Hence the most suitable treatment for this phenomenon is supposed to be the economic and financial processing. There was an intention to use electronic cards for fuel supply, but such a thing would not succeed in a country dominated by security tensions and the spread of weapons among the public which threatens that the use of such cards would be a part of the problem instead of forming a solution. Let alone the technical difficulties in applying these cards in gas stations, which are often subjected to vandalism at the hands of abusers, as well as the difficulty in re-equipping the stations with new machines capable of dealing with such cards.

As pressure increases on the state's foreign exchange reserves and the warning of the Central Bank of Libya that the country is heading towards an economic disaster, under increasing steadily pumping fuel in the Libyan market,(an increase of 15% per annum, twice the expected rate of growth in demand for fuel ) in a country of limited population and resources, the option being worked on now by the Libyan government is to cancel fuel subsidies so that the price of gasoline would rise to 34 cents per litre and diesel to 50 cents for per liter.

This price will not have a significant impact in reducing smuggling because prices in neighboring countries are more than double the prices in Libya. For instance, the gasoline price in Tunisia is close to $1.25 per liter, while in Chad the gasoline is sold at 76 cents per liter and diesel at 92 cents per liter. In Niger it’s 87 cents for both gas and diesel.

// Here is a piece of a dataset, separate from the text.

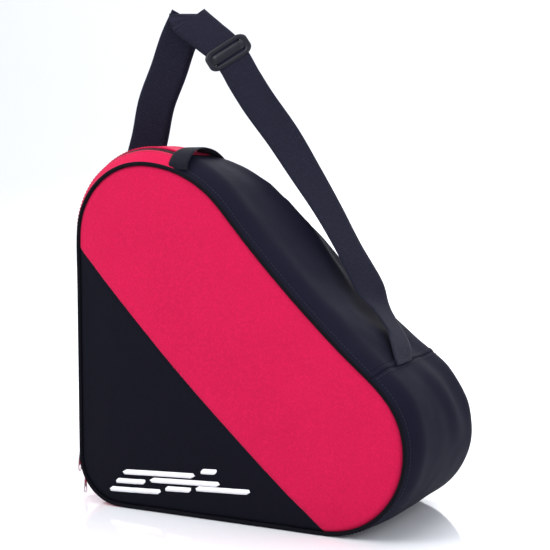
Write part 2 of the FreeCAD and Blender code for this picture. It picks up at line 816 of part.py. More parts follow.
def fold(radius, wide):
    """The stations that take the strap over its highest point, round an unseen support."""
    skewed = wide / math.cos(math.radians(FOLD_SKEW))
    stations = []
    for degrees in (0, 45, 90, 135, 180):
        turn = math.radians(degrees)
        out = FOLD_FRONT * math.cos(turn) + UP * math.sin(turn)
        centre = PEAK - UP * FOLD_DROP
        stations.append((centre + out * radius, FOLD_ACROSS, out, skewed))
    return stations


def make_strap():
    """The shoulder strap, held up as a peaked loop: webbing, return layer and rear ring."""
    wide = size("strap_width")
    thick = size("webbing")
    along_y = V(0, 1, 0)
    slope = V(1, 0, 1)
    sewn = [(FOOT, along_y, V(0.5, 0, 1)), (MIDDLE, along_y, slope), (LIFT_OFF, along_y, slope)]
    feature("strap_sewn_end", ribbon([(*station, wide) for station in sewn], thick))

    ring_end = RING_HEIGHT + 1.5 * size("ring_wire") + GAP
    ring_top = BAR - FreeCAD.Vector(REAR_RUN).normalize() * ring_end

    def front_station(share, offset):
        return (LIFT_OFF + RUN * share + RUN_FACE * offset, RUN_ACROSS, RUN_FACE, wide)

    def rear_station(share, offset):
        start = PEAK - UP * 20 - FOLD_FRONT * FOLD_RADIUS
        point = start + (ring_top - start) * share
        return (point + REAR_FACE * offset, REAR_ACROSS, REAR_FACE, wide)

    low = [
        (LIFT_OFF + slope * 3.0, along_y, slope, 6.0),
        (LIFT_OFF + RUN * 0.09 + slope * 2.0, V(0.1, 1, 0.1), V(1, -0.2, 0.8), 24.0),
        (LIFT_OFF + RUN * 0.20, V(0.45, 0.8, 0.35), V(0.8, -0.55, 0.3), wide),
    ]
    stations = low + [front_station(share, 0) for share in (0.42, 0.94)]
    stations += fold(FOLD_RADIUS, wide)
    stations += [rear_station(share, 0) for share in (0.0, 0.5, 1.0)]
    feature("strap_webbing", ribbon(stations, thick))

    above = 1 - size("adjuster_share") + (size("adjuster_height") / 2 + 3) / RUN_LENGTH
    stations = [front_station(share, -LAYER) for share in (above, 0.94)]
    stations += fold(FOLD_RADIUS - LAYER, wide)
    stations += [rear_station(share, -LAYER) for share in (0.0, 0.5, 1.0)]
    feature("strap_return_webbing", ribbon(stations, thick))


def framed(across, along, point):
    """A placement whose x runs across a strap, y along it and z out of its face."""
    x = FreeCAD.Vector(across).normalize()
    y = FreeCAD.Vector(along)
    y = (y - x * y.dot(x)).normalize()
    z = x.cross(y)
    turn = FreeCAD.Rotation(x, y, z, "XYZ")
    return FreeCAD.Placement(point, turn)


def make_ring_and_tab():
    """The ring at the strap's rear end, and the webbing tab that holds it to the rear seam."""
    body = doc.addObject("PartDesign::Body", "strap_ring")
    wide = "(Sizes.strap_width + 3) / 2"
    wire = "Sizes.ring_wire"
    outer = rectangle(body, "ring_outer", "XY_Plane", f"-{wide} - {wire}", f"{wide} + {wire}",
                      f"-{wire} / 2", f"1.5 * {wire} + 7")
    pad(body, "ring_pad", outer, wire, mid=True)
    inner = rectangle(body, "ring_inner", "XY_Plane", f"-{wide}", wide, f"{wire} / 2",
                      f"{wire} / 2 + 7")
    pocket(body, "ring_hole", inner)
    body.Placement = framed(REAR_ACROSS, PEAK - BAR, BAR)
    keep(body, "strap_ring")
    seam_x, seam_z = profile(0, 0, 0)[HEEL](0.45)
    seam = V(seam_x, rear_y(seam_z), seam_z)
    out = (BAR - seam).normalize()
    face = FreeCAD.Vector(REAR_ACROSS).cross(out).normalize()
    root = seam + out * 1.0
    end = BAR - out * (size("ring_wire") / 2 + 3.8)
    stations = [(root, REAR_ACROSS, face, 25.0), (end, REAR_ACROSS, face, 20.0)]
    feature("strap_anchor_tab", ribbon(stations, 2 * size("webbing")))


def make_adjuster():
    """The three-bar adjuster: outer bars before the webbing, middle bar behind it, side rails."""
    bar, tall, wide = "Sizes.adjuster_bar", "Sizes.adjuster_height", "Sizes.adjuster_width"
    clear = "(Sizes.webbing / 2 + Sizes.gap)"
    rail = f"({wide} - Sizes.strap_width - 2) / 2"
    pieces = []
    for side, start in (("left", f"-{wide} / 2"), ("right", f"{wide} / 2 - {rail}")):
        pieces.append(block(f"adjuster_{side}_rail", (start, f"-{tall} / 2", f"-{clear} - 2.4"),
                            (rail, tall, f"2 * {clear} + 4.8")))
    for place, start in (("lower", f"-{tall} / 2"), ("upper", f"{tall} / 2 - {bar}")):
        pieces.append(block(f"adjuster_{place}_bar", (f"-{wide} / 2", start, clear),
                            (wide, bar, "2.4")))
    pieces.append(block("adjuster_middle_bar", (f"-{wide} / 2", f"-{bar} / 2", f"-{clear} - 2.4"),
                        (wide, bar, "2.4")))
    whole = doc.addObject("Part::MultiFuse", "strap_adjuster")
    whole.Shapes = pieces
    centre = PEAK - RUN * size("adjuster_share")
    whole.Placement = framed(RUN_ACROSS, RUN, centre)
    keep(whole, "strap_adjuster")
    wrap = block("return_wrap", ("-Sizes.strap_width / 2", "-4", f"-{clear} - 2.7 - Sizes.webbing"),
                 ("Sizes.strap_width", "14", "Sizes.webbing"))
    holder = doc.addObject("Part::MultiFuse", "return_end")
    holder.Shapes = [wrap, block("return_stitch", ("-Sizes.strap_width / 2", "-4", f"-{clear} - 2.7"),
                                 ("Sizes.strap_width", "1.6", "0.2"))]
    holder.Placement = framed(RUN_ACROSS, RUN, centre)
    keep(holder, "strap_return_end")


def make_stops():
    """The two ends of the zip chain: a metal stop at the corner and one under the handle."""
    under = CLOTH + GAP / 2 + size("tape")
    ring = skin(under, size("coil") + 0.4)
    centre = size("zip_setback")
    strip = ring.common(slab(centre - COIL_HALF, centre + COIL_HALF))
    low = [(LEFT - 60, STOP_Z - 4), (LEFT + 60, STOP_Z - 4), (LEFT + 60, STOP_Z - GAP),
           (LEFT - 60, STOP_Z - GAP)]
    feature("zip_bottom_stop", strip.common(polygon_prism(low)))
    top = [CORE, beyond(CROWN, HANDLE_T + 0.005), beyond(CROWN, HANDLE_T + 0.035)]
    feature("zip_top_stop", strip.common(polygon_prism(top)))


def check():
    """Stops the build if any object failed, or any sub-part's shape is empty or invalid."""
    for item in doc.Objects:
        if "Invalid" in item.State or "Error" in item.State:
            raise RuntimeError(f"{item.Name} failed: {item.State}")
    for item in PARTS:
        shape = item.Shape
        if shape.isNull() or not shape.isValid() or not shape.Solids or shape.Volume < 1.0:
            raise RuntimeError(f"{item.Label} has no valid solid")


def write():
    os.makedirs("parts", exist_ok=True)
    for item in PARTS:
        item.Shape.exportStep(f"parts/{item.Label}.step")
        print(item.Label, len(item.Shape.Solids), round(item.Shape.Volume))


make_front()
make_rear()
make_side_wall()
make_zip()
make_stops()
make_bindings()
make_base_board()
make_sliders()
make_handle()
make_strap()
make_ring_and_tab()
make_adjuster()
doc.recompute()
check()
write()
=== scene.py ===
import math

import bmesh
import bpy
from mathutils import Matrix, Vector, noise


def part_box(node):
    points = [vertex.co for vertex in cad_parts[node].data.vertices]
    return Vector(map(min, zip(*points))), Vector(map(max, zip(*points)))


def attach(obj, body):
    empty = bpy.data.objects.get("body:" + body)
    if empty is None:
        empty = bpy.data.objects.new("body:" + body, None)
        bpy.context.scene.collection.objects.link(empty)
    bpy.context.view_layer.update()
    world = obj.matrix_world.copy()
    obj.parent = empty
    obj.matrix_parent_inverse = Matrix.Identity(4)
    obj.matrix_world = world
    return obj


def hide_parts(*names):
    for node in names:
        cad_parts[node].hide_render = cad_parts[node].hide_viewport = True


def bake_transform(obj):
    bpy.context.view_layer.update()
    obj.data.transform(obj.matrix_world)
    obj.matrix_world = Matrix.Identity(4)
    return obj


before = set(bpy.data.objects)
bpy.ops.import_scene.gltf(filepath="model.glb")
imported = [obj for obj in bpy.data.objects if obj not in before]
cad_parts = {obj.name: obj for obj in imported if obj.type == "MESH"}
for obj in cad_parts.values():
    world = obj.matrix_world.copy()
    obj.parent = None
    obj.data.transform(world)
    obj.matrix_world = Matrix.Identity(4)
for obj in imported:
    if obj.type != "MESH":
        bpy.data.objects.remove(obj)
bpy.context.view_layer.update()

# All lengths below are millimetres, and become metres when a mesh is made.
MM = 0.001


def node_box(node):
    """A CAD node's lowest and highest corner, in millimetres."""
    low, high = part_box(node)
    return low / MM, high / MM


def node_middle(node):
    low, high = node_box(node)
    return (low + high) / 2


# ---------------------------------------------------------------- the bag's own measures

PIPING_LOW, PIPING_HIGH = node_box("front_piping")
REAR_LOW, REAR_HIGH = node_box("rear_piping")
PIPING_R = (PIPING_HIGH.y - PIPING_LOW.y) / 2
FRONT_Y = PIPING_LOW.y + PIPING_R
LEFT = PIPING_LOW.x
WIDTH = PIPING_HIGH.x - PIPING_LOW.x
HEIGHT = PIPING_HIGH.z
REAR_BASE = REAR_HIGH.y - PIPING_R
REAR_TOP = REAR_LOW.y + PIPING_R
CORNER_R, HEEL_R, CROWN_R, NOSE_R, HOLLOW_R = 56.0, 87.0, 140.0, 96.0, 1500.0
HEEL_BULGE, NOSE_BULGE, BULGE_REACH, EDGE_TUCK = 14.0, 10.0, 30.0, 1.2
ZIP_FRONT, ZIP_MIDDLE, ZIP_REAR = 16.0, 20.0, 24.0
FOLD = 56.0
DEEP = 100.0
HANDLE = node_middle("carry_handle")
FLAP_LOW, FLAP_HIGH = (corner.z for corner in node_box("front_zip_flap"))
SEAM_SHARE = 0.955
CLOTH = 1.3
STEP = 4.5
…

If the goal is to auto prevent fuel smuggling, the right price in the inside of Libya should be equal to or slightly higher than in neighboring countries, i.e. $1.20 per liter or higher, but this again will result in an unprecedented wave of inflation especially in the light of the Central Bank and the Libyan government's measures to reduce expenditure and the application of strict austerity policies to reduce the demand for foreign exchange to finance imports from abroad.